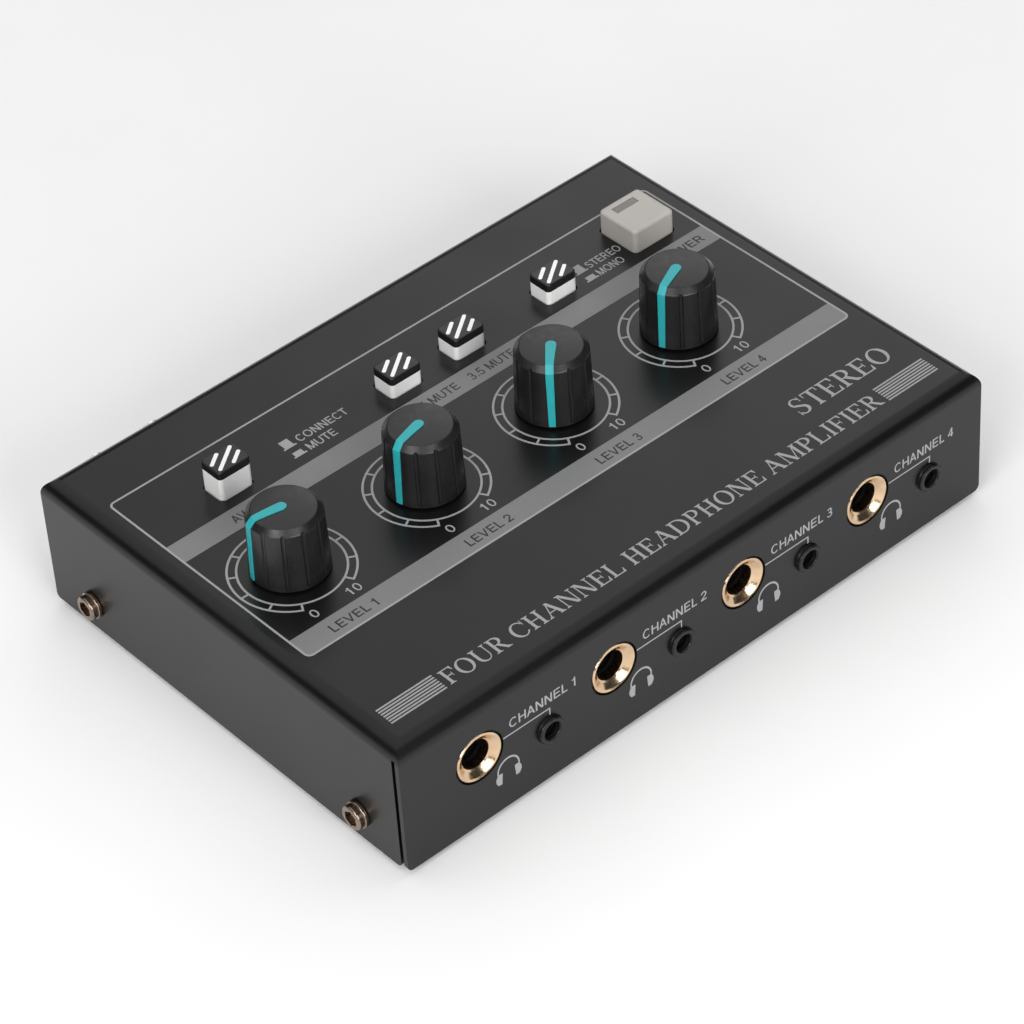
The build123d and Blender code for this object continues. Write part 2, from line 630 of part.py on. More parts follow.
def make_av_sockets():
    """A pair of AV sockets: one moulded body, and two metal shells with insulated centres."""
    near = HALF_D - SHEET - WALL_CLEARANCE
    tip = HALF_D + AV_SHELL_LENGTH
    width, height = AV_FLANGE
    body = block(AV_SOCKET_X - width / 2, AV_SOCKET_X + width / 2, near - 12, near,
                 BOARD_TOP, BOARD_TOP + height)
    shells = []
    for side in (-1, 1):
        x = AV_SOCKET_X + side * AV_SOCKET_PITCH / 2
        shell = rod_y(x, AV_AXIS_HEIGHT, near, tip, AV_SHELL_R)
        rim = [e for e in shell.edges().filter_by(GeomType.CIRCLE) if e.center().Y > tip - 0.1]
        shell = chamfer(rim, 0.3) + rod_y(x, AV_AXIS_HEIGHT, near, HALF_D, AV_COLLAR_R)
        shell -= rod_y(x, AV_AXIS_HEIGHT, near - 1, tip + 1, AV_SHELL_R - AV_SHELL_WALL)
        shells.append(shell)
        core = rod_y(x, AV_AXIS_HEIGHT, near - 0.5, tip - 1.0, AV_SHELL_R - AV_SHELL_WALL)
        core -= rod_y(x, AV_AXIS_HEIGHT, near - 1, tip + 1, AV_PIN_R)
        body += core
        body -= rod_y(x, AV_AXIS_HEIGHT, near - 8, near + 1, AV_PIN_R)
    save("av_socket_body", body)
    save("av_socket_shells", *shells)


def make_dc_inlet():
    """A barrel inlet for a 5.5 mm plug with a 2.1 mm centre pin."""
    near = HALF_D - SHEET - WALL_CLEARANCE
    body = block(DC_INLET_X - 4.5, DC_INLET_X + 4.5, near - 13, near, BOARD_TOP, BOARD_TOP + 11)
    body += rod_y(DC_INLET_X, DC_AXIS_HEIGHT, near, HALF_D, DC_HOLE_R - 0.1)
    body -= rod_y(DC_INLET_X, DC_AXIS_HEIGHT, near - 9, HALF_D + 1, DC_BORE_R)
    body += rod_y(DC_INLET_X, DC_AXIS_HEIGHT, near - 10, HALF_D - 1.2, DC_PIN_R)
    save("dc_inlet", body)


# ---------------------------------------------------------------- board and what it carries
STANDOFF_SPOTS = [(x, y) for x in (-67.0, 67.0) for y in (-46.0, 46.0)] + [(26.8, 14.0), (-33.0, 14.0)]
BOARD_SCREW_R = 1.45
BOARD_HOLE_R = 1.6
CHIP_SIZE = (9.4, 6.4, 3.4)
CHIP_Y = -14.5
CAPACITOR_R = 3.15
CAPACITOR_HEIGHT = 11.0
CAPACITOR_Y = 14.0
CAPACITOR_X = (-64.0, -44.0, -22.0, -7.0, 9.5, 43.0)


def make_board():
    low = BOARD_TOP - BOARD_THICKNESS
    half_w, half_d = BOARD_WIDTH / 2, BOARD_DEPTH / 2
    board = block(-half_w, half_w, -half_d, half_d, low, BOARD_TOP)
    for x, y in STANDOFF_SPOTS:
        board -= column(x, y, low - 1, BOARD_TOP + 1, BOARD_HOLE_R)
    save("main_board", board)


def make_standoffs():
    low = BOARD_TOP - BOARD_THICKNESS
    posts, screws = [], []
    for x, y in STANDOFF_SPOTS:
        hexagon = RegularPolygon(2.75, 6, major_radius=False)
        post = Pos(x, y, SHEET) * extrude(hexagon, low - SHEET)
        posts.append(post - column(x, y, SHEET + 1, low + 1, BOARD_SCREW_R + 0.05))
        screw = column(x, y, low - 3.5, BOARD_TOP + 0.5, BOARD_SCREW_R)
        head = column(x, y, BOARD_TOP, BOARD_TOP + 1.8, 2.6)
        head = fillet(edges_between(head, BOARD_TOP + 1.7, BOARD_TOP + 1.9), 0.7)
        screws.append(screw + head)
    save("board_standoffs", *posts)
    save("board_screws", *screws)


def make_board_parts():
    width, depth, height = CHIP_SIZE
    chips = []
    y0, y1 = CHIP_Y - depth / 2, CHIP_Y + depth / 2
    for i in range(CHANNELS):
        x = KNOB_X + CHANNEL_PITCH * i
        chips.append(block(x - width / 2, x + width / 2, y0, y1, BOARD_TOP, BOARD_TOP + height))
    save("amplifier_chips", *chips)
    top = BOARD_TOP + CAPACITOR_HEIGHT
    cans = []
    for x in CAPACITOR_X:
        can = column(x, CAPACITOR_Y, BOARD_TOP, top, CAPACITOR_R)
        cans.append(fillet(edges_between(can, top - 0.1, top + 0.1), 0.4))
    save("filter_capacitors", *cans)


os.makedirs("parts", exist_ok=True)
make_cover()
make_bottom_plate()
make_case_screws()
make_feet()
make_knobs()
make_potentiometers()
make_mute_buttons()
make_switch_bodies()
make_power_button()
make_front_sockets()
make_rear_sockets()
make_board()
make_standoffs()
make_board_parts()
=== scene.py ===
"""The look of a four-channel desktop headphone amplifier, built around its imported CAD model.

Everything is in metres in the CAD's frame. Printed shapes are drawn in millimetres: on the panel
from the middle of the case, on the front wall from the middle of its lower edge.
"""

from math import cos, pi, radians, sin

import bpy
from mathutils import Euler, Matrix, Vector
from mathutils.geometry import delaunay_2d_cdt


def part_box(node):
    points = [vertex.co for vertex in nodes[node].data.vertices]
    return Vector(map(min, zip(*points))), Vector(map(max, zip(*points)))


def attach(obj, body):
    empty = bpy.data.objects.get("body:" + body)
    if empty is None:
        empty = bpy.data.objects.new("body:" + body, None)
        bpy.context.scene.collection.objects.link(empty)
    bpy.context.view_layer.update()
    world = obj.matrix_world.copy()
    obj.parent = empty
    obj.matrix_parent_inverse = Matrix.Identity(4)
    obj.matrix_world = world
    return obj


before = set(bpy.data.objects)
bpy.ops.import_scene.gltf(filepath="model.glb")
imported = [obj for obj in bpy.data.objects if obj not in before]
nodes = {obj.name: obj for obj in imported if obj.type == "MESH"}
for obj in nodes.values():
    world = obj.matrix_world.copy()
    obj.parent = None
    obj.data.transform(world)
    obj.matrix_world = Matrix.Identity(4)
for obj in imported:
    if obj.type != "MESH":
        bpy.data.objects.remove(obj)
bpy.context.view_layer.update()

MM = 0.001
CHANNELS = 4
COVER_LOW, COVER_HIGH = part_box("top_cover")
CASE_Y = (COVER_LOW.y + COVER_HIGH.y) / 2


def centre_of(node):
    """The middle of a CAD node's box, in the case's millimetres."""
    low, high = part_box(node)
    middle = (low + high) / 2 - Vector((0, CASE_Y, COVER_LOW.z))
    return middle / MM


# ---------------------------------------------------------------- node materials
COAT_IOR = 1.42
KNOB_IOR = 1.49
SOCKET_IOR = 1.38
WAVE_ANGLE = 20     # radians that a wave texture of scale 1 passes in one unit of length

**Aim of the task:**
Transcribe, exactly and exclusively, the run of lines that opens with the line bearing "make_cover()" and closes with the line bearing "points = [vertex.co".

**Result:**
make_cover()
make_bottom_plate()
make_case_screws()
make_feet()
make_knobs()
make_potentiometers()
make_mute_buttons()
make_switch_bodies()
make_power_button()
make_front_sockets()
make_rear_sockets()
make_board()
make_standoffs()
make_board_parts()
=== scene.py ===
"""The look of a four-channel desktop headphone amplifier, built around its imported CAD model.

Everything is in metres in the CAD's frame. Printed shapes are drawn in millimetres: on the panel
from the middle of the case, on the front wall from the middle of its lower edge.
"""

from math import cos, pi, radians, sin

import bpy
from mathutils import Euler, Matrix, Vector
from mathutils.geometry import delaunay_2d_cdt


def part_box(node):
    points = [vertex.co for vertex in nodes[node].data.vertices]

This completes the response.